> The input
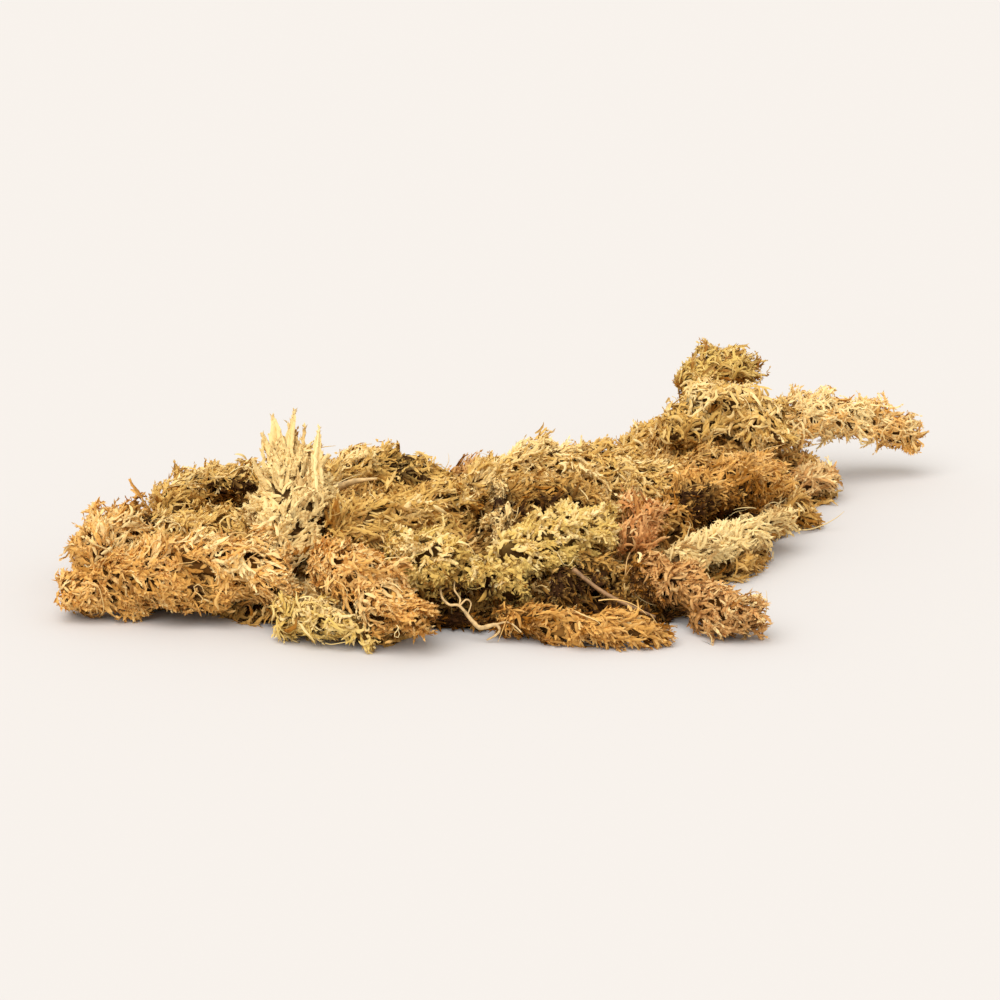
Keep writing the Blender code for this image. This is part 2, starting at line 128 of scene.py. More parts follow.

--

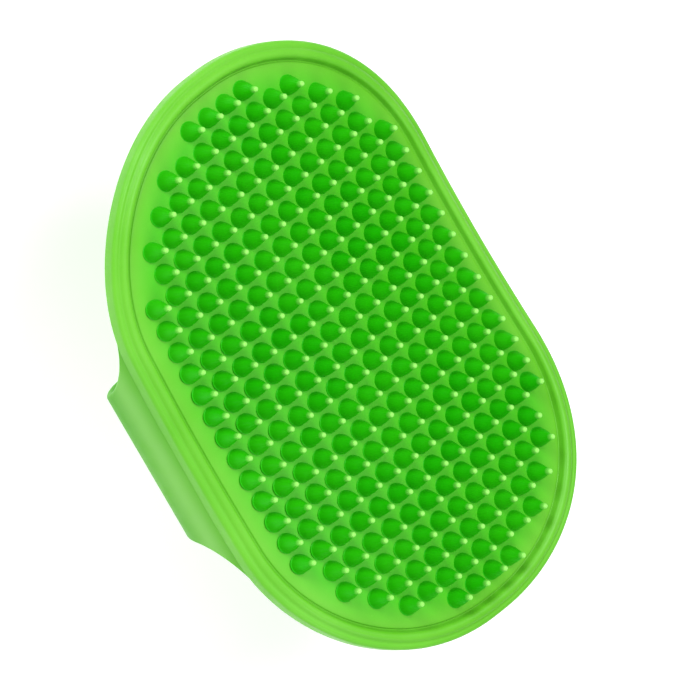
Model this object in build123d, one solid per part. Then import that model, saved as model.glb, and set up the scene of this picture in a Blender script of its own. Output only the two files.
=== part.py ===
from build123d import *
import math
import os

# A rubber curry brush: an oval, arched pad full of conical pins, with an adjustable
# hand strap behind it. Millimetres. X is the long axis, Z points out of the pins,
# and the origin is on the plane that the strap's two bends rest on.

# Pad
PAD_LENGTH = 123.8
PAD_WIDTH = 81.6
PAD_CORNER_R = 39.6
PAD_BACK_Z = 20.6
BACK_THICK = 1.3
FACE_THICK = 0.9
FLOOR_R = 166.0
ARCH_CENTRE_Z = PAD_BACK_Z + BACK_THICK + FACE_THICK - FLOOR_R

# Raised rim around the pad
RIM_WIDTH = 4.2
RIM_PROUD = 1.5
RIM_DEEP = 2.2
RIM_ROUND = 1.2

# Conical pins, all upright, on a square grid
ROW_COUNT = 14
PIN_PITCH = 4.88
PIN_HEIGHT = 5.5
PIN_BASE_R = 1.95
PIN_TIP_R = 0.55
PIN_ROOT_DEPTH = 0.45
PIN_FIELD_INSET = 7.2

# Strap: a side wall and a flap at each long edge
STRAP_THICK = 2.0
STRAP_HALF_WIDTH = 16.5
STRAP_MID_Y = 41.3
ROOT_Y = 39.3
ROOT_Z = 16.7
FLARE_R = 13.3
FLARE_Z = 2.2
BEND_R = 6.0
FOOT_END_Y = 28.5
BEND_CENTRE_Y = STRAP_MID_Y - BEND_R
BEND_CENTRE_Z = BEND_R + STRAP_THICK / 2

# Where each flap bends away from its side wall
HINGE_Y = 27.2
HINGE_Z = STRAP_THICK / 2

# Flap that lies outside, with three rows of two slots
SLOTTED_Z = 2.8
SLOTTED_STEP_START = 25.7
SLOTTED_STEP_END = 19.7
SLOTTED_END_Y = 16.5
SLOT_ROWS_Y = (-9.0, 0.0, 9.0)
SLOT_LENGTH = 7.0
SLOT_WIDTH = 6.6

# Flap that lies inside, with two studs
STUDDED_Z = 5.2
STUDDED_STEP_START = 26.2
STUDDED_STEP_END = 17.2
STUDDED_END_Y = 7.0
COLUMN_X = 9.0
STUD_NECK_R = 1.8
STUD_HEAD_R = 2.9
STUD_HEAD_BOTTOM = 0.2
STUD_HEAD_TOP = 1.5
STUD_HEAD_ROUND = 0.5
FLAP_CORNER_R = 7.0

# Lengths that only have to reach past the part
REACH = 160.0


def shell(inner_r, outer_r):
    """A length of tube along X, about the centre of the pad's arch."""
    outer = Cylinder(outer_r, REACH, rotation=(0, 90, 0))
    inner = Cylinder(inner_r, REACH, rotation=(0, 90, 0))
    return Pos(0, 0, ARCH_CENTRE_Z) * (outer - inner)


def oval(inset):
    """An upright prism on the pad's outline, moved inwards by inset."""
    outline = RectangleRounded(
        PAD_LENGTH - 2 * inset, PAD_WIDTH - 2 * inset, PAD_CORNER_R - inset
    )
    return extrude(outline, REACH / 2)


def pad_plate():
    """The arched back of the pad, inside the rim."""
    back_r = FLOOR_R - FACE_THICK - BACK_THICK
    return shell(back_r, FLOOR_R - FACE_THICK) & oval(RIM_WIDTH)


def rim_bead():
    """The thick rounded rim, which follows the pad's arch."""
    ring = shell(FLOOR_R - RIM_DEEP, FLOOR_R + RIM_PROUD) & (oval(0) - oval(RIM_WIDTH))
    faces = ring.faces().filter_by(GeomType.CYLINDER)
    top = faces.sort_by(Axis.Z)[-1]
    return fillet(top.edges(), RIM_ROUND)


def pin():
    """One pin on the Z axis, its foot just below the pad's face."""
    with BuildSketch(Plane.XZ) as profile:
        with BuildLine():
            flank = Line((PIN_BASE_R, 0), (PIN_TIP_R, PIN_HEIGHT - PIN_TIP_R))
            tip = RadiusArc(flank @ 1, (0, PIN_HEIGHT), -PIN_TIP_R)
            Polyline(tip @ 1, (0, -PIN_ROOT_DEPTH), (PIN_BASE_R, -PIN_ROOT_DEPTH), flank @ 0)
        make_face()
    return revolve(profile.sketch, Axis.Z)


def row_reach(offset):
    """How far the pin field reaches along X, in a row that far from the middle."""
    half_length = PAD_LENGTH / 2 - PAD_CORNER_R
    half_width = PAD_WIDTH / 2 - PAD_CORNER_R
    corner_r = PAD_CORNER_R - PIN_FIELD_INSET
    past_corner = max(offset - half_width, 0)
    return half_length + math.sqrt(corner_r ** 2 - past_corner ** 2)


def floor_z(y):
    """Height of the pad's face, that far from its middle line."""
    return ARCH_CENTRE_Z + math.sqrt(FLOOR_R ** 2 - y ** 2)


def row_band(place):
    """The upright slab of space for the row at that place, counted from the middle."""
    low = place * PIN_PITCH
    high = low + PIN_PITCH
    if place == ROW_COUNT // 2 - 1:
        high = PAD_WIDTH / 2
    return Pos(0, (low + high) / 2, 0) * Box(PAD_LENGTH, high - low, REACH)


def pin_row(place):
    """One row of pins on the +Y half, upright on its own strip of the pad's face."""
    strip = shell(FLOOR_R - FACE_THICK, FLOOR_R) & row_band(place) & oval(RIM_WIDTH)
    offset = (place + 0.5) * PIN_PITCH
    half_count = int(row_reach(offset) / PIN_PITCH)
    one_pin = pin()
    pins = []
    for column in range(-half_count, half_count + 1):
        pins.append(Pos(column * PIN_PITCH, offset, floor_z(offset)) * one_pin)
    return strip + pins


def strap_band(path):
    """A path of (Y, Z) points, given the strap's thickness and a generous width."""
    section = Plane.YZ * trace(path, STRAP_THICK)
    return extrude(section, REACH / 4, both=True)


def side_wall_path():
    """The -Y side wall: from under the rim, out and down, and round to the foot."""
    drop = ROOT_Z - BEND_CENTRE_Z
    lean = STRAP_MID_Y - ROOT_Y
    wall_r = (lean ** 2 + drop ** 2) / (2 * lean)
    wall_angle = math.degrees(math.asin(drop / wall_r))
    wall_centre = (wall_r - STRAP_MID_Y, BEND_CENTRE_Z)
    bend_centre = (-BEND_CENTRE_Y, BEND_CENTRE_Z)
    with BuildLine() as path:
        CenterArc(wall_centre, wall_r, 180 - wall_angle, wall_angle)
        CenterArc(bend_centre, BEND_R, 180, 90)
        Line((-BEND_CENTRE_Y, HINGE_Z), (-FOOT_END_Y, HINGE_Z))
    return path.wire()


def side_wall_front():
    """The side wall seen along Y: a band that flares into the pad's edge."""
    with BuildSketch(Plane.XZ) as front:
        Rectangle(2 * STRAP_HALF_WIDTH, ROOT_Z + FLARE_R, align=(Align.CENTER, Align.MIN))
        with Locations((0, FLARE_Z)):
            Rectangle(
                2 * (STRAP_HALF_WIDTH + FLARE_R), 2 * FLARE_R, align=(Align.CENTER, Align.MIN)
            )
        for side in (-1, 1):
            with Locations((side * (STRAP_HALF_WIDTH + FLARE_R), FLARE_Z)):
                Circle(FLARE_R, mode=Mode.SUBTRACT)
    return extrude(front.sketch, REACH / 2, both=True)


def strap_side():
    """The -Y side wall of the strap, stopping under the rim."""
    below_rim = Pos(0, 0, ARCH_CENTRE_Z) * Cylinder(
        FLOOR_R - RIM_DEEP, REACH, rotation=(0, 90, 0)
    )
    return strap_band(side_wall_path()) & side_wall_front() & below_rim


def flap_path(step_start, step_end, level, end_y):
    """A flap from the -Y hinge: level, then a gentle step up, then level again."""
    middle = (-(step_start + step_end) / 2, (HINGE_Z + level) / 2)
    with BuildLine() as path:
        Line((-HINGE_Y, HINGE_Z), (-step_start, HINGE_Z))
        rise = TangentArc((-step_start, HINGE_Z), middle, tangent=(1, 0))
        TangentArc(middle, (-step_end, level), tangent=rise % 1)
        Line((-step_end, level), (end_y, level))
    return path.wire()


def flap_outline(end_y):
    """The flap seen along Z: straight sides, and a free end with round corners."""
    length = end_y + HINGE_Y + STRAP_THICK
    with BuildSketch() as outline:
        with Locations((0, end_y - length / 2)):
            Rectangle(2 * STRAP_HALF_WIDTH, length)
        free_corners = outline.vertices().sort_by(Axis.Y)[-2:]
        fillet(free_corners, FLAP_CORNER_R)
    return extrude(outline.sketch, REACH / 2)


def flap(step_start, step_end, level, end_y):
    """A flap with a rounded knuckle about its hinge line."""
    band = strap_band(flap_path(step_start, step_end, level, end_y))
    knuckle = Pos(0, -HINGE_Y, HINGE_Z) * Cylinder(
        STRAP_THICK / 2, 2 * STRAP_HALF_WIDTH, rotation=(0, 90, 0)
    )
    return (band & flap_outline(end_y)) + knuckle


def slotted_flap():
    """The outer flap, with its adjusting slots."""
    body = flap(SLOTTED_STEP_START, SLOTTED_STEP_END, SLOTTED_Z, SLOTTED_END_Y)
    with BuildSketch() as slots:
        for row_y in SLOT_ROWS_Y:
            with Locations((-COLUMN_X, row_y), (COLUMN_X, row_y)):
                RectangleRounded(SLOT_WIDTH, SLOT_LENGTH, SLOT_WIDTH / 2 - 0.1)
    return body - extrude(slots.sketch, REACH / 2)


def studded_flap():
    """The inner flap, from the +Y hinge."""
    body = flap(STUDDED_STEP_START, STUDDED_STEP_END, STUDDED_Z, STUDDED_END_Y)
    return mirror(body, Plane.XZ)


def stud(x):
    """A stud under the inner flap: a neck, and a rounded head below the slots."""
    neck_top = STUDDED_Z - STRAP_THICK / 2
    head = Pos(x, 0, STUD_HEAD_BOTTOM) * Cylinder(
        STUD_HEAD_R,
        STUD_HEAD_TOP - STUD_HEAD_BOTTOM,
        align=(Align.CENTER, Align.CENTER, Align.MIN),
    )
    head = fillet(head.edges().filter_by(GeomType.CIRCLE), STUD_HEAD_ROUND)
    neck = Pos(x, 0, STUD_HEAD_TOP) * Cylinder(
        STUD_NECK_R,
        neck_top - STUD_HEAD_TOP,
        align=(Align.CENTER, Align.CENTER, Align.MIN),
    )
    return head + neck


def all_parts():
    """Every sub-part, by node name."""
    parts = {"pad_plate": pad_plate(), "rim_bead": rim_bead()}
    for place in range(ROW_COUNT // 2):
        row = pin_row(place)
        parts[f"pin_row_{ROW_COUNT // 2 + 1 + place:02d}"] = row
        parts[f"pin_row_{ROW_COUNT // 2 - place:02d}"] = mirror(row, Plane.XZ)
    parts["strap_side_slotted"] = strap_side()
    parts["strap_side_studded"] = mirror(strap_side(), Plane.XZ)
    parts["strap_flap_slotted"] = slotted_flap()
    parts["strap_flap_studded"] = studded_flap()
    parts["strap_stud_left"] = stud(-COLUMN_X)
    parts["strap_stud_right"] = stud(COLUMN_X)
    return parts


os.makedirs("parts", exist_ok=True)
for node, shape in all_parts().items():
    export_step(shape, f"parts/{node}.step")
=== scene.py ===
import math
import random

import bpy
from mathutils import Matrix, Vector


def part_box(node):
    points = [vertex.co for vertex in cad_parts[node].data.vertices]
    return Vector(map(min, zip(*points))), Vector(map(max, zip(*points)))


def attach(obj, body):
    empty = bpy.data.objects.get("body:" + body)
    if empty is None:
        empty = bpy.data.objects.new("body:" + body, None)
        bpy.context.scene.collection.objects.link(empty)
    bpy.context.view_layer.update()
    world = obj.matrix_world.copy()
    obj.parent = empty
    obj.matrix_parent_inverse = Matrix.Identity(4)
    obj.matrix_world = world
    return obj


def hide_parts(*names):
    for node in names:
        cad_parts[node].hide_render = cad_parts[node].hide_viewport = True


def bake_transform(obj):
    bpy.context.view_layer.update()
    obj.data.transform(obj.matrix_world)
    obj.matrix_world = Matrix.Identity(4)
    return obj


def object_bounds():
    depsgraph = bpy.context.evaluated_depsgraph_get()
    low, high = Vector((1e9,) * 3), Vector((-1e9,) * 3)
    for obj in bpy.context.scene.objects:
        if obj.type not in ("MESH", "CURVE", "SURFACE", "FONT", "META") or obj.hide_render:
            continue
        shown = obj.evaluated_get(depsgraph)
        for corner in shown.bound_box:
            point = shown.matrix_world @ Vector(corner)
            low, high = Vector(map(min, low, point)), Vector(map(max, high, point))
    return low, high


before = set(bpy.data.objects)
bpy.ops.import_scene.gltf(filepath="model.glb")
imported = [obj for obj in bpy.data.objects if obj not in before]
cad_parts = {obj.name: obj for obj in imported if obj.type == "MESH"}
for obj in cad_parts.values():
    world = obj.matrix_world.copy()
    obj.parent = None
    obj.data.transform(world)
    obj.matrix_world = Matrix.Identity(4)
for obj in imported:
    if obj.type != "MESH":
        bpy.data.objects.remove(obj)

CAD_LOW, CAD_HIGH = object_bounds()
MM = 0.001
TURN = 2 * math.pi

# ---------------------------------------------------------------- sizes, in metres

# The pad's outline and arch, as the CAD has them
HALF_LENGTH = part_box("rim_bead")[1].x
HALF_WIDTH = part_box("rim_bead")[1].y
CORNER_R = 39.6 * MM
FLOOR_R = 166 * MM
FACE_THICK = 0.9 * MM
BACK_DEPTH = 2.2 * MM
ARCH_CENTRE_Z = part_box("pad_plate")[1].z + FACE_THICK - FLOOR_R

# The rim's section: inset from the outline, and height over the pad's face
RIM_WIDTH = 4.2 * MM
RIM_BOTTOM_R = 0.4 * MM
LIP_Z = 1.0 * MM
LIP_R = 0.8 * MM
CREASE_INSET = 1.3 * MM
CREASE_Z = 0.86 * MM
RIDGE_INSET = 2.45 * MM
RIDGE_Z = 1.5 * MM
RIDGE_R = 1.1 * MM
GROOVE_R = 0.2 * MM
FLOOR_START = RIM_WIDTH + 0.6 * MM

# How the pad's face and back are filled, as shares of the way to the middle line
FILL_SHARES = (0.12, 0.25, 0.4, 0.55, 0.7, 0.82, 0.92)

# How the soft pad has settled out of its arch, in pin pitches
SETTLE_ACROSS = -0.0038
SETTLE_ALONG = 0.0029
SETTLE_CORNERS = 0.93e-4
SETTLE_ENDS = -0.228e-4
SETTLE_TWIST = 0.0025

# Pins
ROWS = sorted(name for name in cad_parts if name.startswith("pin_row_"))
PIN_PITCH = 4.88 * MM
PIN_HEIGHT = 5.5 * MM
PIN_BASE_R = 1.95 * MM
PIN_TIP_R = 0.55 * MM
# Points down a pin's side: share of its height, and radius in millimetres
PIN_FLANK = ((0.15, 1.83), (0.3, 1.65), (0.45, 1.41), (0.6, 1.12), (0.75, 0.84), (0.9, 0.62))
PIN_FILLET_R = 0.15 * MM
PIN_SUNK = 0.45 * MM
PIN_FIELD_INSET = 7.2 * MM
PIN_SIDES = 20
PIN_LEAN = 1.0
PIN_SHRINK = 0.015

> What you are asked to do
Using the entries above, return exactly the lines from the line with "Model this object" to the line with "# and the origin", counting both of those lines.

> Solution to the exercise
Model this object in build123d, one solid per part. Then import that model, saved as model.glb, and set up the scene of this picture in a Blender script of its own. Output only the two files.
=== part.py ===
from build123d import *
import math
import os

# A rubber curry brush: an oval, arched pad full of conical pins, with an adjustable
# hand strap behind it. Millimetres. X is the long axis, Z points out of the pins,
# and the origin is on the plane that the strap's two bends rest on.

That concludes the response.